EIIL, traduction littérale
Le groupe terroriste s'est fait connaître sous l'expression (traduite phonétiquement de l'arabe) "ad-dawla al-islāmiyya fi-l-ʿirāq wa-š-šām". Elle peut se traduire par "l'Etat islamique en Irak et Al-Sham".
"Al-Sham" désigne une région s'étendant du sud de la Turquie jusqu'à l'Egypte, en passant par la Syrie. Une région désignée par les Français et les Britanniques comme le Levant.
Du coup, la traduction est devenue, en français : "Etat islamique en Irak et au Levant", ce qui donne l'acronyme EIIL. Un blogueur syrien fait tout de même remarquer que la dénomination "Levant" est datée. Si on l'emploie, il faudrait, selon lui, désigner l'Irak comme la Mésopotamie. Plutôt que d'appeler le groupe terroriste "l'Etat islamique en Mésopotamie et au Levant", il estime qu'on ferait mieux de parler de "l'Etat islamique en Irak et dans la Grande Syrie".
EIIS ou ISIS, traductions en langue anglaise
Dans les médias de langue anglaise, on a fait au plus simple. On croise surtout "l'Etat islamique en Irak et en Syrie" (EIIS). L'acronyme anglais donne ISIS, pour "Islamic State of Iraq and Syria".
Cette traduction a donné lieu à une étrange scène dimanche, sur NBC. Interrogé par un journaliste politique, Barack Obama parle de "l'ISIL", rapporte le Washington Post (en anglais). Le L se réfère à "Levant". Et, à la fin de l'émission, le journaliste a tenu à préciser qu'"évidemment, à NBC News, nous nous référons à l'ISIS. Le président dit le mot ISIL. Le dernier S désigne la Syrie, le dernier L, qu'il ne veut pas voir, désigne la Syrie." En clair, la Maison Blanche préférerait ne pas nommer directement la Syrie, pays où Obama a refusé d'intervenir, et parler de "Levant".
L'expression utilisée par Obama, à rebours de la plupart des médias américains, alimente une micro-polémique. Les conservateurs y voient le signe que le président voudrait éviter de s'emparer du dossier syrien. Mais, comme l'expliquait l'agence Associated Press, "dire 'en Irak et en Syrie' aurait laissé penser, à tort, que l'aspiration expansionniste du groupe se limite à ces deux pays actuels".
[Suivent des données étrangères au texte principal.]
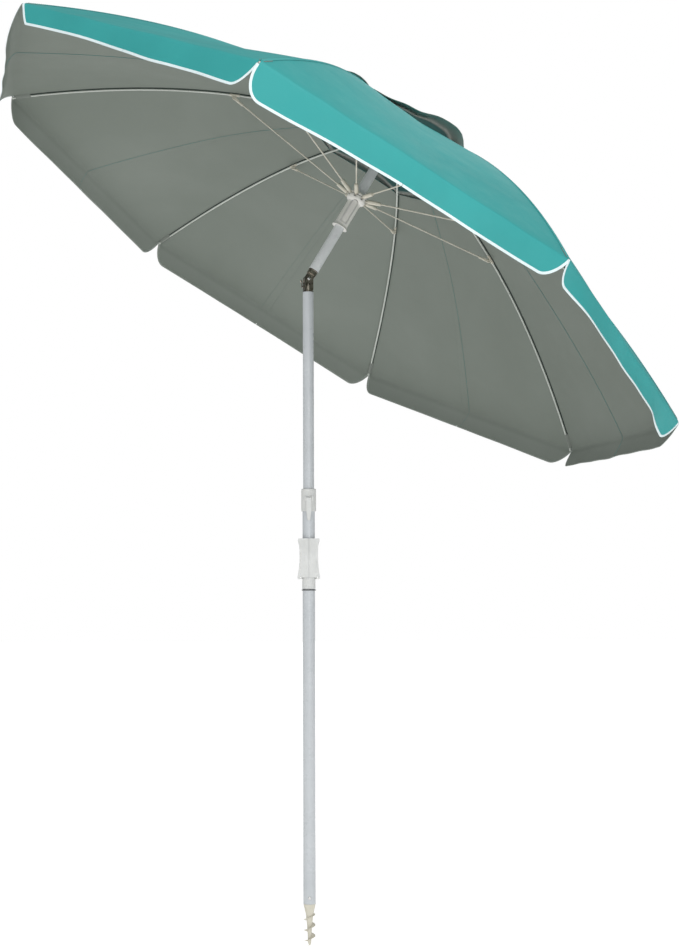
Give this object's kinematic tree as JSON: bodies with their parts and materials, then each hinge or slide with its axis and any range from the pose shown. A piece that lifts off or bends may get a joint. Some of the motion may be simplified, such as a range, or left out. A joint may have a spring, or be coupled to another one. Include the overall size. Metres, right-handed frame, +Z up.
{
  "type": "beach umbrella",
  "caption": "Tilting beach umbrella with curved ribs, a vented cloth canopy, telescoping pole with lock collar, sliding runner, folding wing handle and sand auger.",
  "frame": {"origin": "tip of the sand auger, on the pole's centre line", "axes": "+Z up along the pole; the tilted canopy leans towards +X; +Y completes the frame and is the axis of the tilt hinge"},
  "size_m": [1.663, 1.9032, 2.3031],
  "materials": {
    "white_tube": "white powder coat",
    "white_plastic": "smooth moulded",
    "cream_plastic": "smooth moulded, slightly yellowed",
    "dark_chrome": "plated",
    "steel": "bright",
    "canopy_cloth": "plain weave, grey coated inside",
    "white_rod": "painted"
  },
  "bodies": {
    "pole": {"lower_tube": "white_tube", "sand_auger": "cream_plastic", "auger_rivet": "steel", "lock_collar": "white_plastic", "lever_pin": "steel", "handle_sleeve": "white_plastic", "wing_pin_l": "steel", "wing_pin_r": "steel"},
    "height_lever": {"lock_lever": "white_plastic"},
    "left_wing": {"wing_l": "white_plastic"},
    "right_wing": {"wing_r": "white_plastic"},
    "mast": {"upper_tube": "white_tube", "knuckle_lower": "dark_chrome", "tilt_pin": "steel"},
    "tilt_release": {"tilt_button": "dark_chrome"},
    "head": {"canopy_shaft": "white_tube", "knuckle_upper": "dark_chrome", "top_notch": "white_plastic", "notch_wire": "steel", "finial": "white_plastic", "vent_cap": "canopy_cloth"},
    "runner": {"runner_body": "white_plastic", "runner_wire": "steel"},
    "catch": {"runner_catch": "white_plastic"},
    "rib_1_body": {"rib_1": "white_rod", "rib_clip_1": "cream_plastic", "gore_1": "canopy_cloth"},
    "stretcher_1_body": {"stretcher_1": "cream_plastic"},
    "rib_2_body": {"rib_2": "white_rod", "rib_clip_2": "cream_plastic", "gore_2": "canopy_cloth"},
    "stretcher_2_body": {"stretcher_2": "cream_plastic"},
    "rib_3_body": {"rib_3": "white_rod", "rib_clip_3": "cream_plastic", "gore_3": "canopy_cloth"},
    "stretcher_3_body": {"stretcher_3": "cream_plastic"},
    "rib_4_body": {"rib_4": "white_rod", "rib_clip_4": "cream_plastic", "gore_4": "canopy_cloth"},
    "stretcher_4_body": {"stretcher_4": "cream_plastic"},
    "rib_5_body": {"rib_5": "white_rod", "rib_clip_5": "cream_plastic", "gore_5": "canopy_cloth"},
    "stretcher_5_body": {"stretcher_5": "cream_plastic"},
    "rib_6_body": {"rib_6": "white_rod", "rib_clip_6": "cream_plastic", "gore_6": "canopy_cloth"},
    "stretcher_6_body": {"stretcher_6": "cream_plastic"},
    "rib_7_body": {"rib_7": "white_rod", "rib_clip_7": "cream_plastic", "gore_7": "canopy_cloth"},
    "stretcher_7_body": {"stretcher_7": "cream_plastic"},
    "rib_8_body": {"rib_8": "white_rod", "rib_clip_8": "cream_plastic", "gore_8": "canopy_cloth"},
    "stretcher_8_body": {"stretcher_8": "cream_plastic"}
  },
  "joints": [
    {"name": "height_slide", "type": "slide", "parent": "pole", "child": "mast", "axis": [0, 0, 1], "range_m": [-0.5, 0.12]},
    {"name": "height_lever_hinge", "type": "hinge", "parent": "pole", "child": "height_lever", "pos_m": [-0.00368, -0.02088, 1.1436], "axis": [-0.9848, 0.1736, 0], "range_deg": [0, 100]},
    {"name": "left_wing_hinge", "type": "hinge", "parent": "pole", "child": "left_wing", "pos_m": [-0.02216, 0.00391, 0.9402], "axis": [-0.1736, -0.9848, 0], "range_deg": [0, 90]},
    {"name": "right_wing_hinge", "type": "hinge", "parent": "pole", "child": "right_wing", "pos_m": [0.02216, -0.00391, 0.9402], "axis": [0.1736, 0.9848, 0], "range_deg": [0, 90]},
    {"name": "tilt_hinge", "type": "hinge", "parent": "mast", "child": "head", "pos_m": [0, 0, 1.725], "axis": [0, 1, 0], "range_deg": [-30.8, 0]},
    {"name": "tilt_release_slide", "type": "slide", "parent": "mast", "child": "tilt_release", "axis": [1, 0, 0], "range_m": [0, 0.0025], "stiffness_N_per_m": 400, "springref_m": -0.002},
    {"name": "runner_slide", "type": "slide", "parent": "head", "child": "runner", "axis": [0.512, 0, 0.859], "range_m": [-0.12, 0], "deforming": ["gore_1", "gore_2", "gore_3", "gore_4", "gore_5", "gore_6", "gore_7", "gore_8", "vent_cap"]},
    {"name": "runner_catch_hinge", "type": "hinge", "parent": "runner", "child": "catch", "pos_m": [0.09268, -0.0165, 1.88047], "axis": [0.859, 0, -0.512], "range_deg": [-1.2, 0], "stiffness_Nm_per_rad": 2, "springref_deg": 1.72},
    {"name": "rib_1_hinge", "type": "hinge", "parent": "head", "child": "rib_1_body", "pos_m": [0.24724, 0.00765, 2.10366], "axis": [-0.3287, 0.9239, 0.196], "range_deg": [0, 8.66]},
    {"name": "stretcher_1_hinge", "type": "hinge", "parent": "runner", "child": "stretcher_1_body", "pos_m": [0.1528, 0.00899, 1.93893], "axis": [-0.3287, 0.9239, 0.196], "range_deg": [-7.61, 0]},
    {"name": "rib_2_hinge", "type": "hinge", "parent": "head", "child": "rib_2_body", "pos_m": [0.23794, 0.01848, 2.1092], "axis": [-0.7936, 0.3827, 0.4731], "range_deg": [0, 8.66]},
    {"name": "stretcher_2_hinge", "type": "hinge", "parent": "runner", "child": "stretcher_2_body", "pos_m": [0.14188, 0.02171, 1.94544], "axis": [-0.7936, 0.3827, 0.4731], "range_deg": [-7.61, 0]},
    {"name": "rib_3_hinge", "type": "hinge", "parent": "head", "child": "rib_3_body", "pos_m": [0.22479, 0.01848, 2.11704], "axis": [-0.7936, -0.3827, 0.4731], "range_deg": [0, 8.66]},
    {"name": "stretcher_3_hinge", "type": "hinge", "parent": "runner", "child": "stretcher_3_body", "pos_m": [0.12643, 0.02171, 1.95465], "axis": [-0.7936, -0.3827, 0.4731], "range_deg": [-7.61, 0]},
    {"name": "rib_4_hinge", "type": "hinge", "parent": "head", "child": "rib_4_body", "pos_m": [0.21549, 0.00765, 2.12258], "axis": [-0.3287, -0.9239, 0.196], "range_deg": [0, 8.66]},
    {"name": "stretcher_4_hinge", "type": "hinge", "parent": "runner", "child": "stretcher_4_body", "pos_m": [0.11551, 0.00899, 1.96116], "axis": [-0.3287, -0.9239, 0.196], "range_deg": [-7.61, 0]},
    {"name": "rib_5_hinge", "type": "hinge", "parent": "head", "child": "rib_5_body", "pos_m": [0.21549, -0.00765, 2.12258], "axis": [0.3287, -0.9239, -0.196], "range_deg": [0, 8.66]},
    {"name": "stretcher_5_hinge", "type": "hinge", "parent": "runner", "child": "stretcher_5_body", "pos_m": [0.11551, -0.00899, 1.96116], "axis": [0.3287, -0.9239, -0.196], "range_deg": [-7.61, 0]},
    {"name": "rib_6_hinge", "type": "hinge", "parent": "head", "child": "rib_6_body", "pos_m": [0.22479, -0.01848, 2.11704], "axis": [0.7936, -0.3827, -0.4731], "range_deg": [0, 8.66]},
    {"name": "stretcher_6_hinge", "type": "hinge", "parent": "runner", "child": "stretcher_6_body", "pos_m": [0.12643, -0.02171, 1.95465], "axis": [0.7936, -0.3827, -0.4731], "range_deg": [-7.61, 0]},
    {"name": "rib_7_hinge", "type": "hinge", "parent": "head", "child": "rib_7_body", "pos_m": [0.23794, -0.01848, 2.1092], "axis": [0.7936, 0.3827, -0.4731], "range_deg": [0, 8.66]},
    {"name": "stretcher_7_hinge", "type": "hinge", "parent": "runner", "child": "stretcher_7_body", "pos_m": [0.14188, -0.02171, 1.94544], "axis": [0.7936, 0.3827, -0.4731], "range_deg": [-7.61, 0]},
    {"name": "rib_8_hinge", "type": "hinge", "parent": "head", "child": "rib_8_body", "pos_m": [0.24724, -0.00765, 2.10366], "axis": [0.3287, 0.9239, -0.196], "range_deg": [0, 8.66]},
    {"name": "stretcher_8_hinge", "type": "hinge", "parent": "runner", "child": "stretcher_8_body", "pos_m": [0.1528, -0.00899, 1.93893], "axis": [0.3287, 0.9239, -0.196], "range_deg": [-7.61, 0]}
  ],
  "couplings": [
    {"joint": "rib_1_hinge", "follows": "runner_slide", "rad_per_m": -1.2567},
    {"joint": "stretcher_1_hinge", "follows": "runner_slide", "rad_per_m": 1.104},
    {"joint": "rib_2_hinge", "follows": "runner_slide", "rad_per_m": -1.2567},
    {"joint": "stretcher_2_hinge", "follows": "runner_slide", "rad_per_m": 1.104},
    {"joint": "rib_3_hinge", "follows": "runner_slide", "rad_per_m": -1.2567},
    {"joint": "stretcher_3_hinge", "follows": "runner_slide", "rad_per_m": 1.104},
    {"joint": "rib_4_hinge", "follows": "runner_slide", "rad_per_m": -1.2567},
    {"joint": "stretcher_4_hinge", "follows": "runner_slide", "rad_per_m": 1.104},
    {"joint": "rib_5_hinge", "follows": "runner_slide", "rad_per_m": -1.2567},
    {"joint": "stretcher_5_hinge", "follows": "runner_slide", "rad_per_m": 1.104},
    {"joint": "rib_6_hinge", "follows": "runner_slide", "rad_per_m": -1.2567},
    {"joint": "stretcher_6_hinge", "follows": "runner_slide", "rad_per_m": 1.104},
    {"joint": "rib_7_hinge", "follows": "runner_slide", "rad_per_m": -1.2567},
    {"joint": "stretcher_7_hinge", "follows": "runner_slide", "rad_per_m": 1.104},
    {"joint": "rib_8_hinge", "follows": "runner_slide", "rad_per_m": -1.2567},
    {"joint": "stretcher_8_hinge", "follows": "runner_slide", "rad_per_m": 1.104}
  ]
}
L'affaire a pris un tour encore plus tortueux quand des démocrates au Congrès ont choisi de parler d'ISIL, notamment parce qu'ISIS désigne une divinité, ou qu'une Floridienne a réclamé qu'on bannisse l'utilisation d'ISIS parce que c'est son prénom et celui de nombreuses autres femmes.
EI, pour simplifier
Finalement, ce sont les jihadistes eux-mêmes qui ont simplifié. Ils ont proclamé un "califat", le 29 juin, et décrété qu'il fallait maintenant les appeler "l'Etat islamique".
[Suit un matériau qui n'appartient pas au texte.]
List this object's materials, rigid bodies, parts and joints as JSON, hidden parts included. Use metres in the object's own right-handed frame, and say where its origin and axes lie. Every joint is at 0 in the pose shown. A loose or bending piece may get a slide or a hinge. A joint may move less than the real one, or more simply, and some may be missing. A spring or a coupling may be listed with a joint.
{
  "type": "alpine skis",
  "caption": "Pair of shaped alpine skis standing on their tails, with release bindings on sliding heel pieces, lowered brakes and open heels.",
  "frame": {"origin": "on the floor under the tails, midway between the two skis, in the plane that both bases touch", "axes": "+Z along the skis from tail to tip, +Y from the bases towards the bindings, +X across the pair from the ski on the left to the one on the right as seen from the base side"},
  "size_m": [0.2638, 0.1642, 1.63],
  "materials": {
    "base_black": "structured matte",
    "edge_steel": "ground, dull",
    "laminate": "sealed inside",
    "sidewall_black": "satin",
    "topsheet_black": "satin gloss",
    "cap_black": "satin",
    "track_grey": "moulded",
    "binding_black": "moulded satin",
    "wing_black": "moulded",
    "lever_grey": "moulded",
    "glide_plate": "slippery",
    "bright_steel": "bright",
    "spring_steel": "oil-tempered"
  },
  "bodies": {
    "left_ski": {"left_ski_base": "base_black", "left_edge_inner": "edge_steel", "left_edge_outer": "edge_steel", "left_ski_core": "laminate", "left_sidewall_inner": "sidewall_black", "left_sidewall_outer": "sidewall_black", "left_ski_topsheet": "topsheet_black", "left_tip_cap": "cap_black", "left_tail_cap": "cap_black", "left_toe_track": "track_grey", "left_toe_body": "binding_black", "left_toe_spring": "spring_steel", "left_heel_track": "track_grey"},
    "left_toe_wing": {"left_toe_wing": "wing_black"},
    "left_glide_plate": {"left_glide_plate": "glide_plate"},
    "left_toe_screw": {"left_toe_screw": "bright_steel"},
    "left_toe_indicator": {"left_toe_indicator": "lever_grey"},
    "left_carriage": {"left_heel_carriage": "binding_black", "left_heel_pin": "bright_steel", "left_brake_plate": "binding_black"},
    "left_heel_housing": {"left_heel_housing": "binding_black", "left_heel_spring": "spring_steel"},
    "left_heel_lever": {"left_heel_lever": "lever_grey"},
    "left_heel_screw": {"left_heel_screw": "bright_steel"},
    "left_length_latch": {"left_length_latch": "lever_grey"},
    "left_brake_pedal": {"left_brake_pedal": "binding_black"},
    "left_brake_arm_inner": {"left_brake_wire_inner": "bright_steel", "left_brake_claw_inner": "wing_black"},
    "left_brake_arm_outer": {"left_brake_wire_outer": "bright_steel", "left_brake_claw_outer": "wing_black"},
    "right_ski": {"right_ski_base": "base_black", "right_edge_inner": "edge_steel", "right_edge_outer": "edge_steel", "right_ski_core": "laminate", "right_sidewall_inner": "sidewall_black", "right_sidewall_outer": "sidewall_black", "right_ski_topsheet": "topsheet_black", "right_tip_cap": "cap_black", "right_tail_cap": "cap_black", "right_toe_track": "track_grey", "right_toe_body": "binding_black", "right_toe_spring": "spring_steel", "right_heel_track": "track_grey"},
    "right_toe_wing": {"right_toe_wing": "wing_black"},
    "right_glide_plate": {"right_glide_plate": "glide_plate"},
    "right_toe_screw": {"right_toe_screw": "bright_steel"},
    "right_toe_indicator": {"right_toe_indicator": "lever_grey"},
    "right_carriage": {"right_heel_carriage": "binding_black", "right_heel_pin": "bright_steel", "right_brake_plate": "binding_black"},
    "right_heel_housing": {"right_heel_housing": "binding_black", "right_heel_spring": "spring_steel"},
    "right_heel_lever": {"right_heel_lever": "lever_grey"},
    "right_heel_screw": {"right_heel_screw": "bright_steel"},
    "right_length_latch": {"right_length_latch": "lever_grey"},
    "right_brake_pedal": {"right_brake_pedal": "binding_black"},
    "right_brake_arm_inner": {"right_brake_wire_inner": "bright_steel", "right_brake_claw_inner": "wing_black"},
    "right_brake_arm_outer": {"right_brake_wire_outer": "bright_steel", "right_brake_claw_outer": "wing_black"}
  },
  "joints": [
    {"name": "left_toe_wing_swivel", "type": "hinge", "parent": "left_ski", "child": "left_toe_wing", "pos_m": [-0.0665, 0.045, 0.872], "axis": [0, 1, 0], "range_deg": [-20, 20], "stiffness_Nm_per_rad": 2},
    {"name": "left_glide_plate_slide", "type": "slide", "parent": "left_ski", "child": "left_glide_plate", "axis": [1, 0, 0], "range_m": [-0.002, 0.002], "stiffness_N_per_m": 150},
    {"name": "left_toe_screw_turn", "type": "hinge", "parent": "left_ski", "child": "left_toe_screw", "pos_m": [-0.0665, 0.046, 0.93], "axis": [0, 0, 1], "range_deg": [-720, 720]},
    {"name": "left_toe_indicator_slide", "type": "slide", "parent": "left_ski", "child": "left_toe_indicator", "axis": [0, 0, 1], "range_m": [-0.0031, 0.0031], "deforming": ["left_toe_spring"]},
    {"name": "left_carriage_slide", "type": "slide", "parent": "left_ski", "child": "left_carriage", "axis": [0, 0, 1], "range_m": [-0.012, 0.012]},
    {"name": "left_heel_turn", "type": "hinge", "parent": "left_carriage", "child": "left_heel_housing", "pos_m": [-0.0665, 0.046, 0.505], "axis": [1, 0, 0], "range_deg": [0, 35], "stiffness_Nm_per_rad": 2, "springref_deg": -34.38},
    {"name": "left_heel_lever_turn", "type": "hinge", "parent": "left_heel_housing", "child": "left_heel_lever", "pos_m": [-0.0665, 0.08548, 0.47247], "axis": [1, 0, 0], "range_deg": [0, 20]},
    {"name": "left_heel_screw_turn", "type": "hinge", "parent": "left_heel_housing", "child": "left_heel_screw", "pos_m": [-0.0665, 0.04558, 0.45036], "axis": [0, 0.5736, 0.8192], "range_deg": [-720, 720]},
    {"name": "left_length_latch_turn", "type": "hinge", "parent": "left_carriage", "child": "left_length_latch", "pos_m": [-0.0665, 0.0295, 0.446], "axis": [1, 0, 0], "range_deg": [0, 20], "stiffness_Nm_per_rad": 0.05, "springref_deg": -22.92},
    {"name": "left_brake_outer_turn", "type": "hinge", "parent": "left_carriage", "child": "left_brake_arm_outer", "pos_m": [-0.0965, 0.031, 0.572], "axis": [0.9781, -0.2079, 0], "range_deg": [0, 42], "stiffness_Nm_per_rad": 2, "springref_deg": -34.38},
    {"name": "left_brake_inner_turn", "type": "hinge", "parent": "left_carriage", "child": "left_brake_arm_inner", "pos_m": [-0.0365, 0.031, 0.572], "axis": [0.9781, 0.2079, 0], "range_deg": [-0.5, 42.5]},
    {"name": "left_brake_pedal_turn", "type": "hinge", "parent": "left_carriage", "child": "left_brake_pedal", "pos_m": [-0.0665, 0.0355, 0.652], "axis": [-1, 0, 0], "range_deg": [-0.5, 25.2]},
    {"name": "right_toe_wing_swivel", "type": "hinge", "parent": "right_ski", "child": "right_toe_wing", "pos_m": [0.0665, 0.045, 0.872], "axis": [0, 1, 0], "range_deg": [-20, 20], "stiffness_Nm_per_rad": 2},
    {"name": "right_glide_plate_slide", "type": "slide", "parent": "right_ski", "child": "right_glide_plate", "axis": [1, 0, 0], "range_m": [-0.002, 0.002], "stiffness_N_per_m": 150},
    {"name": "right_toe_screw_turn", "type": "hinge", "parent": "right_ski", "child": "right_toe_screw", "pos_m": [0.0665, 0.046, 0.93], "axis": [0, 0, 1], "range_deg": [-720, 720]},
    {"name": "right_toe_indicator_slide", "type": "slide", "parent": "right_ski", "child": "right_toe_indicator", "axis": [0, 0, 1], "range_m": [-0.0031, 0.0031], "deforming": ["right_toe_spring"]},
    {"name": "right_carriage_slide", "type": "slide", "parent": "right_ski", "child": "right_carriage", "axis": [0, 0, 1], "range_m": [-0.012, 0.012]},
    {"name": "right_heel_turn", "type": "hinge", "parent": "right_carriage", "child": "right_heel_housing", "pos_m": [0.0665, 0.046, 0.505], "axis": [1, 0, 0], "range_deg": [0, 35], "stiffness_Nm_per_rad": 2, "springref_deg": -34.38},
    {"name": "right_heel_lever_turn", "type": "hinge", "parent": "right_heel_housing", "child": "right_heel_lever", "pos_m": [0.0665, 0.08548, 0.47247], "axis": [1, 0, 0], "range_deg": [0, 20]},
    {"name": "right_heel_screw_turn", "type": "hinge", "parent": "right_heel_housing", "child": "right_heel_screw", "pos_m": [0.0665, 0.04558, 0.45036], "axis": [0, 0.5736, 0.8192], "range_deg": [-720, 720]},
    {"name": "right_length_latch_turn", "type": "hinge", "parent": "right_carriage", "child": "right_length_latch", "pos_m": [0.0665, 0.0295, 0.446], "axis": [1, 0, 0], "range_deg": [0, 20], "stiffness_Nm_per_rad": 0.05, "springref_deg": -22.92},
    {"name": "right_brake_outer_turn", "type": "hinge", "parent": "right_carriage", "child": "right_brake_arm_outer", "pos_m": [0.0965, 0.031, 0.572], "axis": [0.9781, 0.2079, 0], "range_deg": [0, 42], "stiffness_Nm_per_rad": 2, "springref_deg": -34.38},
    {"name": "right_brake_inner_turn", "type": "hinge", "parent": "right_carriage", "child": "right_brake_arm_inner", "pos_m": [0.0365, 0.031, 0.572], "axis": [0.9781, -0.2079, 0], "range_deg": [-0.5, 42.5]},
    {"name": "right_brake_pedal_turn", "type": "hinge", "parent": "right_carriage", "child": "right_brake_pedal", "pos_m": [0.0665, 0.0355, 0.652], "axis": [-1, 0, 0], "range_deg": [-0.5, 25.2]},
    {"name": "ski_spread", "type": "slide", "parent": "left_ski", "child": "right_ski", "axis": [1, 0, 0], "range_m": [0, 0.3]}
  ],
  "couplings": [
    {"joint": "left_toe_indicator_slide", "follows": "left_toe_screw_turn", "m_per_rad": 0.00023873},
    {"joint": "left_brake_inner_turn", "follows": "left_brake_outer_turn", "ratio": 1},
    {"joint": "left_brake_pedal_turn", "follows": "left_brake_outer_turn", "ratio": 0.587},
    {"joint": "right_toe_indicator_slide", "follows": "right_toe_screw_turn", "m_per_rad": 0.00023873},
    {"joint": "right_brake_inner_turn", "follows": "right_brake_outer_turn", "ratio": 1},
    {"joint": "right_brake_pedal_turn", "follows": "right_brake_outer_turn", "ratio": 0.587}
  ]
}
Daech, pour ne pas légitimer
C'est ici que nous retrouvons Laurent Fabius. Pour lui, "le groupe terroriste dont il s'agit n'est pas un Etat. Il voudrait l'être, il ne l'est pas et c'est lui faire un cadeau que de l'appeler Etat. De la même façon, je recommande de ne pas utiliser l'expression Etat islamique car cela occasionne une confusion islam-islamistes-musulmans". Le ministre français des Affaires étrangères préconise de parler de Daech, l'acronyme en arabe du groupe terroriste.
Mais elle soulève de nouveaux problèmes. Selon le chercheur Romain Caillet, cité par Les clés du Moyen-Orient, "l'acronyme Daech est un terme impropre et péjoratif, utilisé par les opposants à l'Etat islamique. L'expression a été popularisée par le média Al Arabya. La chaîne qatarie Al Jazeera n'utilise d'ailleurs plus ce terme. Si, en langue arabe, il peut y avoir une légitimité à l'employer, son utilisation en français est clairement idéologique."
#LT Vous avez remarqué qu'à l'instar d'al-Jazeera, Sky News Arabiya n'utilise plus l'acronyme controversé Daëch pour désigner l'#EIIL.
— Romain Caillet (@RomainCaillet) 24 Juin 2014
Mais pour Myriam Benraad, politologue à Sciences Po interrogée par Slate, c'est un "non débat" : "Le terme 'Da'ech' n'est pas péjoratif en soi, il l'est devenu en raison du contenu qu'on lui associe : les exactions, les exécutions, les offensives, etc." Les jihadistes éviteraient l'expression parce qu'ils sont "dans une logique de pureté de la langue, poursuit la chercheuse. Leurs communiqués sont écrits dans un arabe parfait et donc choisi et sans fautes, ce qui leur permet d'affirmer leur identité et de recruter plus. Ils n'utilisent donc pas cet acronyme."